The keyword extraction component of KFM relies on an external embedding model, which may become a bottleneck for very long videos.
VP inherently occupies pixel space within frames; interference may arise for videos that already contain subtitles or watermarks.
The positional bias suggests that the model may be "memorizing" text at specific locations rather than genuinely comprehending temporal relationships.
Future directions include: adaptive VP size/position selection and joint optimization with frame selection strategies.

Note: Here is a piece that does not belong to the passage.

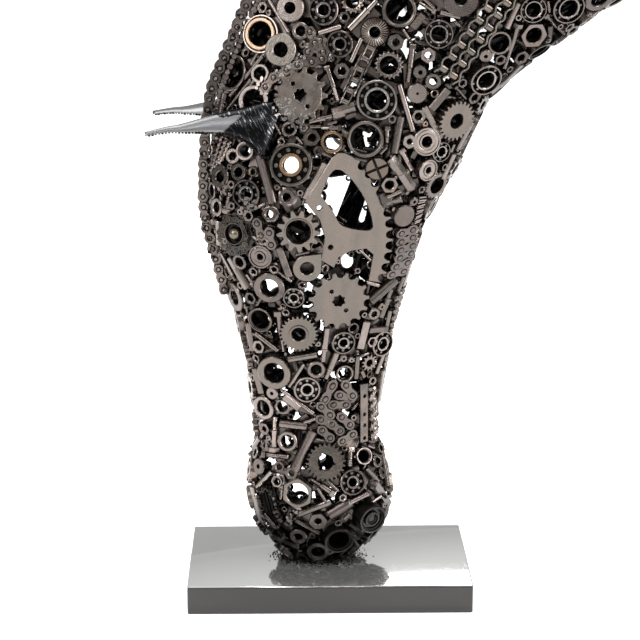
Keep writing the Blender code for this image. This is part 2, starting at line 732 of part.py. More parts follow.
def main():
    clear_scene()
    sculpture = new_collection("scrap_horse")
    tools = new_collection("cutters")
    dark_scrap = new_material("welded_scrap", (0.16, 0.15, 0.14), 0.4)
    machined = new_material("machined_parts", (0.30, 0.28, 0.26), 0.3)
    chain_steel = new_material("mane_chain", (0.12, 0.115, 0.11), 0.35)
    sheet = new_material("ear_sheet", (0.45, 0.45, 0.45), 0.15)
    polished = new_material("plinth_plate", (0.42, 0.42, 0.42), 0.1)

    def add(name, mesh, material=machined, matrix=None):
        made = bpy.data.objects.new(name, mesh)
        mesh.materials.append(material)
        mesh.shade_smooth()
        mesh.set_sharp_from_angle(angle=math.radians(35))
        sculpture.objects.link(made)
        if matrix is not None:
            made.matrix_world = matrix
        return made

    def add_cutter(name, mesh, matrix=None):
        made = bpy.data.objects.new(name, mesh)
        tools.objects.link(made)
        made.hide_render = True
        made.display_type = "WIRE"
        if matrix is not None:
            made.matrix_world = matrix
        return made

    make_plinth(polished)
    body = add("horse_body", body_mesh("horse_body"), dark_scrap)
    skin = Skin(body.data)
    grown = add_cutter("body_fit", body_mesh("body_fit", CLEARANCE))

    # Mane: three strands of chain side by side along the crest
    for name, offset in (("mane_chain_middle", 0), ("mane_chain_left", LEFT), ("mane_chain_right", RIGHT)):
        add(name, mane_mesh(name, offset * (CHAIN_WIDTH + CHAIN_SPACING)), chain_steel)

    def put(name, mesh, side, place, turn=0.0):
        """Lays a machine part flat on the skin at a place on one side."""
        return add(name, mesh, machined, seat(skin, place, side, reach_of(mesh), turn))

    # The poll sprocket lies over the root of the left ear, which is cut to make room for it
    side, pitch_diameter, bore, place, turn = POLL_SPROCKET
    poll_mesh = sprocket_mesh("poll_sprocket", share(pitch_diameter), share(bore))
    poll_sprocket = put("poll_sprocket", poll_mesh, side, place, turn)
    reach = reach_of(poll_mesh) + SEAT_GAP
    room = turned_mesh("ear_room", [(0, reach), (reach, reach), (reach, -CLEARANCE), (0, -CLEARANCE)])
    ear_room = add_cutter("ear_room", room, poll_sprocket.matrix_world)
    ear_left = make_ear("ear_left", LEFT, sculpture, sheet, grown)
    cut(ear_left, ear_room)
    make_ear("ear_right", RIGHT, sculpture, sheet, grown)

    # The cheek chainring lies in a pocket cut level in the left cheek, over a well under its window
    facing = Vector(RING_FACING).normalized()
    on_skin = skin.at(RING_PLACE, LEFT)[0]
    ring_place = frame_on(on_skin - facing * (RING_SUNK + RING_THICKNESS), facing)
    outlines = chainring_outlines()
    add("cheek_chainring", flat_mesh("cheek_chainring", outlines, RING_THICKNESS), machined, ring_place)
    pocket = flat_mesh("ring_pocket", [pocket_outline()], RING_PITCH_RADIUS / 4)
    cut(body, add_cutter("ring_pocket", pocket, ring_place @ Matrix.Translation((0, 0, -CLEARANCE))))
    well = flat_mesh("ring_well", [outlines[1]], WELL_DEPTH + RING_THICKNESS)
    cut(body, add_cutter("ring_well", well, ring_place @ Matrix.Translation((0, 0, -WELL_DEPTH))))

    # Light passes through the head behind the window and behind the temple's bearing
    drop = math.radians(OPENING_DROP)
    sight = Vector((0, -math.cos(drop), math.sin(drop)))
    start = Matrix.Translation((0, 0, -1.5 * widest()))
    opening = [(share(x), share(y)) for x, y in OPENING]
    temple_bore = share(TEMPLE_BEARING[2])
    for name, place, outline in (
        ("cheek_opening", OPENING_PLACE, opening),
        ("temple_opening", TEMPLE_BEARING[3], circle(temple_bore * 0.45, 12)),
    ):
        mesh = flat_mesh(name, [outline], 2 * widest())
        cut(body, add_cutter(name, mesh, frame_on(skin.at(place, LEFT)[0], sight) @ start))

    # Eyes and nostrils
    for side, word in ((LEFT, "left"), (RIGHT, "right")):
        facing = Vector((EYE_FACING[0], EYE_FACING[1] * -side, EYE_FACING[2])).normalized()
        place = frame_on(skin.at(EYE_PLACE, side)[0] + facing * (EYE_STAND - EYE_CUP_DEPTH), facing)
        add("eye_cup_" + word, eye_cup_mesh("eye_cup_" + word), machined, place)
        ball_level = EYE_FLOOR + EYE_BALL / 2 + CLEARANCE
        ball = ball_mesh("eye_ball_" + word, EYE_BALL)
        add("eye_ball_" + word, ball, machined, place @ Matrix.Translation((0, 0, ball_level)))
        radius = EYE_DIAMETER / 2 + SEAT_GAP
        profile = [(0, radius), (radius, radius), (radius, -CLEARANCE), (0, -CLEARANCE)]
        cut(body, add_cutter("socket_" + word, turned_mesh("socket_" + word, profile), place))

        point, normal = skin.at(NOSTRIL_PLACE, side)
        place = frame_on(point - normal * NOSTRIL_DEPTH, normal, NOSTRIL_LEAN * -side)
        cut(body, add_cutter("nostril_cut_" + word, nostril_mesh("nostril_cut_" + word), place))

    # Machine parts lying on the body
    for name, (side, outer, bore, place) in BEARINGS.items():
        put(name, bearing_mesh(name, share(outer), share(bore)), side, place)
    for name, (side, outer, bore, width, place) in RINGS.items():
        put(name, ring_mesh(name, share(outer), share(bore), width), side, place)
    for name, (side, teeth, tip, root, bore, place, turn) in GEARS.items():
        put(name, gear_mesh(name, teeth, share(tip), share(root), share(bore)), side, place, turn)
    for name, (side, pitch_diameter, bore, place, turn) in SPROCKETS.items():
        put(name, sprocket_mesh(name, share(pitch_diameter), share(bore)), side, place, turn)
    side, outer, bore, place = TEARDROP_PLATE
    put("teardrop_plate", teardrop_mesh("teardrop_plate", share(outer), share(bore)), side, place)
    side, outer, place = CHIN_DISC
    put("chin_disc", disc_mesh("chin_disc", share(outer)), side, place)
    side, across, bore, place, turn = MUZZLE_NUT
    put("muzzle_nut", nut_mesh("muzzle_nut", share(across), share(bore)), side, place, turn)
    put("neck_chain", duplex_chain_mesh("neck_chain"), LEFT, DUPLEX_PLACE, DUPLEX_TURN)


main()
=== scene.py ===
"""The looks of the scrap horse: some 1400 pieces of scrap, and plain bars behind them, round the frame.

Pieces of machine scrap are built once as shapes, then copied into a few big meshes, here called heaps. Those
that show in the photograph are placed one by one: a pixel of the photograph is followed from the camera to
the body, and the piece lies where that line meets it. The rest of the body is filled by packing discs and
bars of falling size into what is still free.
"""

import math
import random

import bmesh
import bpy
import numpy as np
from mathutils import Matrix, Vector
from mathutils.bvhtree import BVHTree
from mathutils.kdtree import KDTree


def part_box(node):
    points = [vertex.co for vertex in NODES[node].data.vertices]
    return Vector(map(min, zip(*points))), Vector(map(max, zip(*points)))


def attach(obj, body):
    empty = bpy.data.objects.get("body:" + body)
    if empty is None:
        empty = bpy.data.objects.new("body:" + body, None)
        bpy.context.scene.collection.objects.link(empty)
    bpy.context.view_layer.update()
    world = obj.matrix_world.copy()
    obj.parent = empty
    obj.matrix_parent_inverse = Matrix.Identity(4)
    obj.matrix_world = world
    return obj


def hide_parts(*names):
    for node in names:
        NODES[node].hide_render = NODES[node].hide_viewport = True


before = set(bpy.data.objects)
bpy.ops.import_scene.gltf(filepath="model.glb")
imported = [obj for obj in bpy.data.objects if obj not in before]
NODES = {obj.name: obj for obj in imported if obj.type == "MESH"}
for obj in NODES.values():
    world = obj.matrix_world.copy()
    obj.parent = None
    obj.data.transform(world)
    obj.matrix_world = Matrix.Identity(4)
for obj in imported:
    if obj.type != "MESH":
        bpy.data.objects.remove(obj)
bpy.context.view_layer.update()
MM = 0.001
rng = random.Random(7)

# Camera of the photograph, whose frame is 640 pixels square
CAMERA_AT = Vector((-0.0484, -2.3470, 0.9131))
CAMERA_AIM = Vector((-0.0099, 0.0, 0.3145))
FRAME_PIXELS = 640
FOCAL_PIXELS = 2143.7
SENSOR = 36.0

# Roller chain, as in the CAD
CHAIN_PITCH = 12.7 * MM
CHAIN_WIDTH = 13 * MM
CHAIN_HEIGHT = 12.2 * MM
CHAIN_ROLLER = 8.5 * MM
TOOTH_RISE = 3.5 * MM
DUPLEX_PITCH = 15.875 * MM
DUPLEX_WIDTH = 29 * MM

# How far the outer faces of the scrap stand over the body's surface, and how far off it a pixel may pass
OUTER_LIFT = 4 * MM
OUTLINE_REACH = 14 * MM

SIDES = {"left": -1, "right": 1}


# Shapes: points, faces and a finish for each point


class Shape:
    """Points, faces, and for each point how warm and bright its metal is, and how dark with dirt and painted
    shade.
    """

    def __init__(self, points, faces, warm=0.0, shine=0.0, dirt=0.0):
        self.points = np.asarray(points, dtype=np.float64).reshape(-1, 3)
        self.faces = faces
        self.corners = np.array([i for face in faces for i in face], dtype=np.int64)
        self.sizes = np.array([len(face) for face in faces], dtype=np.int64)
        self.finish = np.tile([warm, shine, dirt], (len(self.points), 1))

    def moved(self, matrix):
        other = Shape(carried(self.points, matrix), self.faces)
        other.finish = self.finish
        return other

    def height(self):
        return float(self.points[:, 2].max())


def carried(points, matrix):
    """Points moved by a matrix."""
    m = np.array(matrix)
    return points @ m[:3, :3].T + m[:3, 3]


def joined(*shapes):
    """Several shapes as one."""
    faces, start = [], 0
    for shape in shapes:
        faces += [tuple(start + i for i in face) for face in shape.faces]
        start += len(shape.points)
    total = Shape(np.concatenate([shape.points for shape in shapes]), faces)
    total.finish = np.concatenate([shape.finish for shape in shapes])
    return total


def skinned(levels, closed, **finish):
    """Quads between rings of points. An open shape gets a cap at each end."""
    rows, count = len(levels), len(levels[0])
    faces = []
    for k in range(rows if closed else rows - 1):
        low, high = k * count, (k + 1) % rows * count
        for i in range(count):
            j = (i + 1) % count
            faces.append((low + i, low + j, high + j, high + i))
    if not closed:
        faces += [tuple(range(count))[::-1], tuple(range((rows - 1) * count, rows * count))]
    return Shape(np.concatenate(levels), faces, **finish)


def ring_at(radius, level, steps):
    """Points round the Z axis: radius and level are each a number, or one value for each step."""
    turn = np.arange(steps) * 2 * np.pi / steps
    return np.stack([radius * np.cos(turn), radius * np.sin(turn), np.full(steps, level)], axis=1)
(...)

vs. conventional frame selection methods: Frame selection focuses on which frames to retain; ViKey focuses on how to make retained frames more informative. The two approaches are complementary.
vs. temporal encoding enhancement methods: Training-required methods such as extended context modules achieve comparable performance, whereas ViKey requires no training whatsoever.
vs. spatial VP methods: Prior VP work guides spatial attention within frames (e.g., circle annotations); ViKey is the first to systematically explore VP for cross-frame temporal reasoning.

Rating¶

Novelty: ⭐⭐⭐⭐ A simple yet insightful observation; the first systematic exploration of VP for temporal reasoning.
Experimental Thoroughness: ⭐⭐⭐⭐⭐ Three analytical experiments, four benchmarks, and multiple models—highly rigorous.
Writing Quality: ⭐⭐⭐⭐⭐ Motivation is clearly articulated, experimental design is precise, and analysis is thorough.
Value: ⭐⭐⭐⭐ Training-free and plug-and-play; highly practical.